Tips on Coaching Youth Baseball
WHEN The Sporting News magazine identified some of the top baseball teachers in the United States last year, Tony Abrams, a United Parcel Service truck driver in Palm Harbor, Fla., made the short list.
A former high school and junior college player, Abrams got into coaching about nine or 10 years ago when his two sons started playing Little League. He has coached youngsters from eight to 18 and last summer added a coaching stint with college-age players at the US Olympic Festival to his resume.
Contacted by phone, Abrams shared these ideas on coaching youth baseball:
On working with less-talented players:
With klutzy youngsters, I like to find something they're good at or that I can make them good at. Teaching them to bunt can be the biggest thing in the world because they're not going to make a whole lot of contact swinging the bat. But if they can bunt a run over [to the next base], it gives them self-esteem and you can build on that.
On making practices interesting:
I think we insult their intelligence by letting them stand in the outfield and do nothing while some kid hits for 10 minutes.
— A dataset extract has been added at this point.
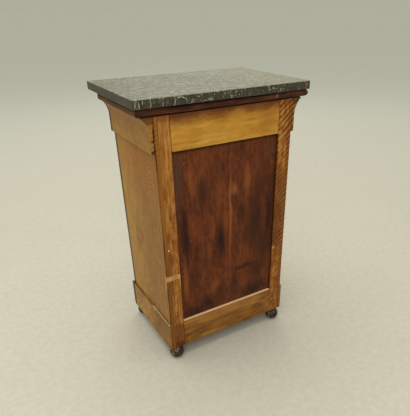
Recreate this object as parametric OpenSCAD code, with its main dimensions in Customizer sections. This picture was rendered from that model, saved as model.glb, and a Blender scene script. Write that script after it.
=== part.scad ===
// Bedside pot cupboard: a loose marble slab on a carcass whose sides flare out
// below a bull-nosed moulding, with a frieze drawer over a cupboard door, a low
// plinth and four turned feet. The back is a frame round two plain boards.
// Millimetres. The origin is on the floor under the middle of the slab. The front
// faces -Y and the back +Y; left and right are as seen from the front.

/* [Overall] */
// Height from the floor to the top of the slab
total_h = 762; // [700:1:830]
// Width of the carcass over its side panels
carcass_w = 400; // [350:1:480]
// Depth of the carcass from its front frame to its back frame
carcass_d = 281; // [250:1:330]

/* [Marble slab] */
// Thickness of the slab
slab_t = 20; // [15:0.5:30]
// Overhang of the slab past each side panel
side_overhang = 46; // [36:0.5:60]
// Overhang of the slab past the back frame
back_overhang = 12; // [8:0.5:20]
// Overhang of the slab past the front frame
front_overhang = 37; // [34:0.5:50]
// Chamfer along the edges of the slab
slab_chamfer = 1.2; // [0.4:0.1:3]
// Radius of the slab's upright corners
slab_corner_r = 3; // [1:0.5:10]

/* [Moulding and frieze] */
// Thickness of the moulding boards, which have a half-round outer edge over a fillet
moulding_t = 21; // [14:0.5:26]
// Height of that fillet
moulding_fillet_h = 2.5; // [1:0.5:4]
// Width of the moulding boards
moulding_w = 60; // [50:1:80]
// Distance of the moulding's edge behind the edge of the slab
moulding_inset = 3.5; // [1:0.5:8]
// Height of the frieze, which the drawer front shares
frieze_h = 85; // [78:1:110]
// How far the frieze stands out from the side panels at its lower edge
frieze_proud = 8.5; // [4:0.5:12]
// Height of the hollow curve at the top of the frieze
cavetto_h = 41; // [32:1:56]
// Distance of that curve's top, and of the fillet, behind the rounding of the moulding
frieze_lip = 5; // [2:0.5:8]
// Length over which the front ends of the side mouldings are cut back at a slant
moulding_end_cut = 33; // [10:1:60]

/* [Carcass] */
// Thickness of the side panels
side_t = 12; // [9:0.5:18]
// Thickness of the back frame
back_t = 22; // [18:0.5:28]
// Width of each back stile beside the edge of its side panel
back_stile_w = 30; // [26:1:45]
// Thickness of the back boards
back_board_t = 8; // [5:0.5:10]
// Depth of the back boards behind the face of the back frame
back_board_recess = 7; // [4:0.5:9]
// Place of the seam between the back boards, from the middle
back_seam_x = -5; // [-40:1:40]
// Thickness of the front frame
front_t = 20; // [18:0.5:26]
// Width of each front stile
front_stile_w = 41; // [34:1:50]
// Height of the rail between the drawer and the door
divider_h = 26; // [20:1:36]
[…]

I break the team into smaller groups, get help from parents or coaches, and have them switch practice stations every 20 minutes.''
On detecting and correcting a common hitting mistake:
When a lot of kids get in the batters box, their weight is improperly distributed. They're back on their heels instead of on the balls of their feet.... I take two fingers and push them on the shoulder and they fall out of the box. Once they move their weight forward, they realize they can see the ball better all the way to the plate. Their head stays down, the ball starts jumping off the bat.
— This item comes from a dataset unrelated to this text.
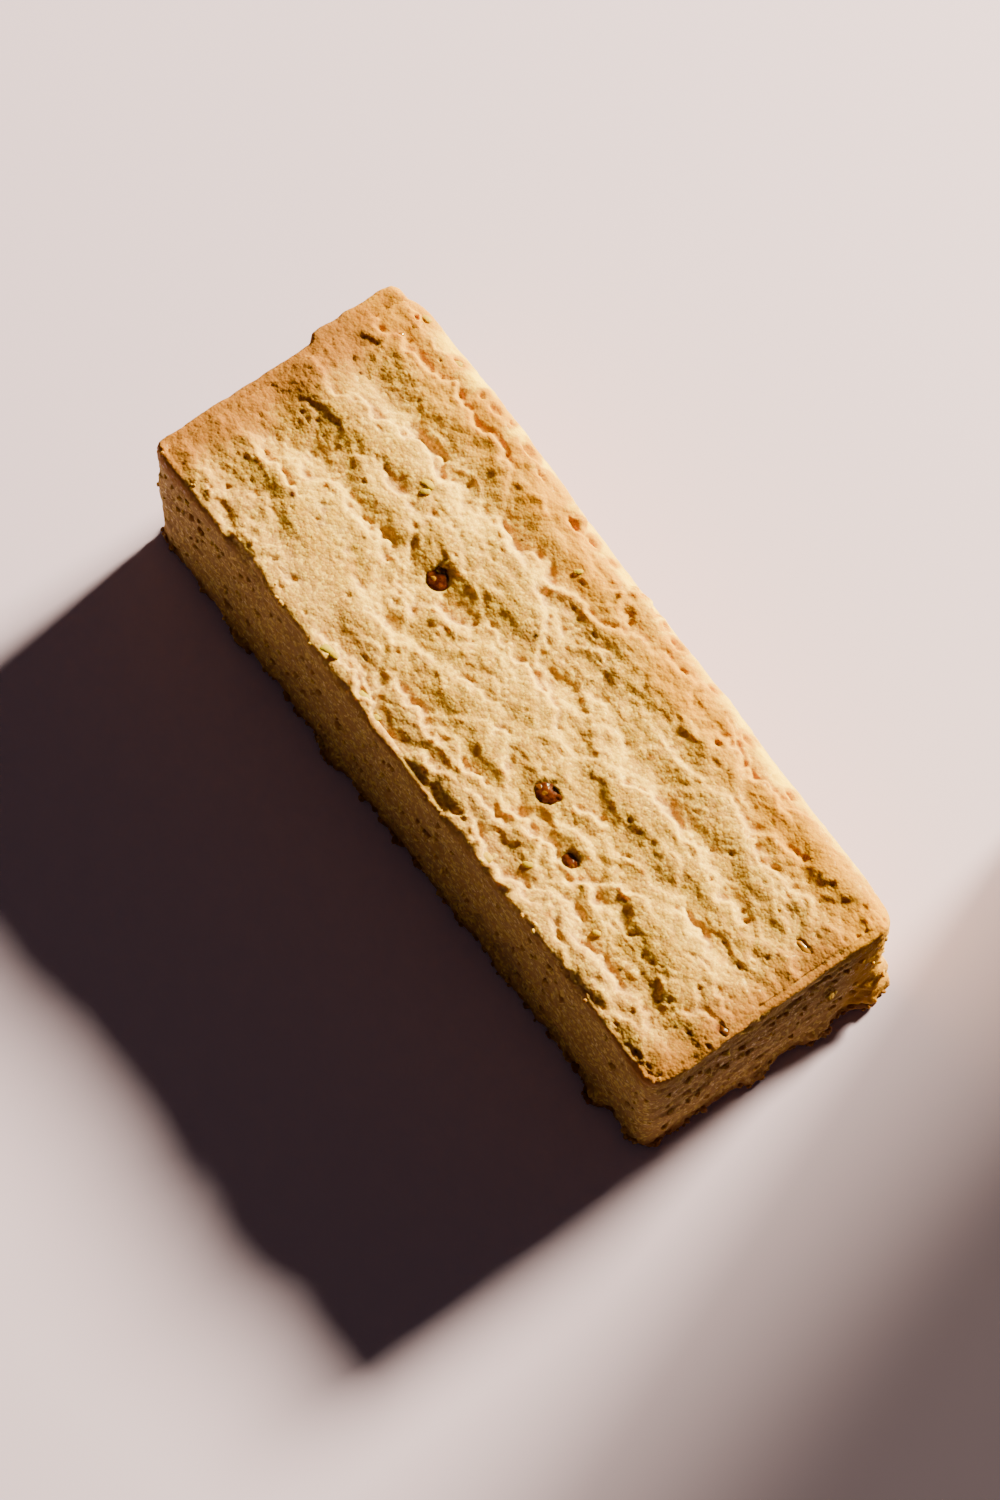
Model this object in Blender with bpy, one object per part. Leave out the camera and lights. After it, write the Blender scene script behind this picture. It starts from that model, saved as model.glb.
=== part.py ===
"""A finger of lemon shortbread, cut from a baked slab and modelled as one solid.

The finger lies on its browned underside. Its length runs along X, its width along Y, and the
origin is at the middle of the underside. The -Y side and both ends were cut with a knife; the
+Y side is the rounded rim of the slab. The top is torn into shallow creases that run lengthwise.

Sizes below are in millimetres, and MM turns them into Blender's metres when the mesh is placed.
"""

import math

import bmesh
import bpy
from mathutils import Vector, noise

MM = 0.001

# Driving dimensions of the finger.
LENGTH = 75.0
WIDTH = 28.0
THICKNESS = 19.6
WIDTH_TAPER = 0.030
THICKNESS_TAPER = 0.025

# Squares of the top sheet along X and Y, and rings of squares down the sides. The rings crowd
# together towards the foot, where the small crumbs are.
COLUMNS = 80
ROWS = 30
LAYERS = 10
LAYER_CROWDING = 1.5

# Plan radius of the four upright corners, keyed by the signs of X and Y.
CORNER_RADIUS = {(-1, -1): 1.3, (-1, 1): 4.6, (1, -1): 1.6, (1, 1): 2.2}

# How far the top rounds over towards each side.
RIM_RADIUS_CUT_SIDE = 0.5
RIM_RADIUS_SLAB_SIDE = 3.0
RIM_RADIUS_END = 0.9

# The browned foot that stands a little proud of the sides, and tucks in below.
FOOT_HEIGHT = 2.2
FOOT_REACH = 0.25
FOOT_TUCK = 0.35

# Two knife cuts met at the far end and left a step in it, from here to the slab side's corner.
END_STEP_AT = 3.3
END_STEP_REACH = 0.75

# Creases: the torn lip runs from (x0, y0) to (x1, y1). The surface drops by depth just past the
# lip, on its +Y side, and climbs back to the level of the top over the run.
CREASES = [
    {"lip": (-30.5, -4.3, -15.5, -4.6), "depth": 0.95, "run": 3.6},
    {"lip": (-34.5, -6.4, -28.8, -7.6), "depth": 0.75, "run": 2.2},
    {"lip": (-14.8, 5.1, -8.4, 5.4), "depth": 0.85, "run": 3.0},
    {"lip": (-27.0, 4.6, -22.8, 4.3), "depth": 0.60, "run": 1.5},
    {"lip": (-21.5, 5.6, -16.4, 4.4), "depth": 0.55, "run": 2.2},
    {"lip": (-13.5, -2.6, -7.6, -3.2), "depth": 0.75, "run": 2.6},
    {"lip": (-5.0, -1.4, 0.6, -1.9), "depth": 0.60, "run": 2.0},
    {"lip": (-8.6, 7.4, -5.4, 6.1), "depth": 0.75, "run": 1.4},
    {"lip": (0.4, 6.1, 5.6, 6.6), "depth": 0.70, "run": 2.6},
    {"lip": (6.0, 5.0, 15.0, 6.2), "depth": 0.55, "run": 2.0},
    {"lip": (17.6, 5.5, 22.0, 4.6), "depth": 0.75, "run": 1.8},
    {"lip": (11.2, -3.5, 16.2, -4.4), "depth": 0.85, "run": 2.6},
    {"lip": (13.2, -9.3, 24.5, -7.9), "depth": 0.75, "run": 2.4},
    {"lip": (-2.5, -13.4, 10.8, -10.2), "depth": 1.05, "run": 4.0},
    {"lip": (-12.0, -7.3, -5.8, -7.4), "depth": 0.45, "run": 1.8},
]
LIP_RISE = 0.22
LIP_WANDER = 0.45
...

On handling fear of a pitched ball:
A lot of coaches in youth leagues yell, ''Get in there! Don't be scared of it, it won't hurt you!'' That's a bunch of baloney. I say ''You're probably going to get hit sometime, but if you get over the fear of it, you're going to hit much better.'' Kids respond well to honesty. If you tell them the truth, you've established a bond with them.
A suggestion for simple backyard fielding practice:
Stand maybe 10 or 15 feet away from several players. Tap them the ball or roll it, if you don't have a bat. Have the players field the ground balls without a glove. This way they get the feel of using both hands -- catching with one hand but keeping the other right there. This really pays off.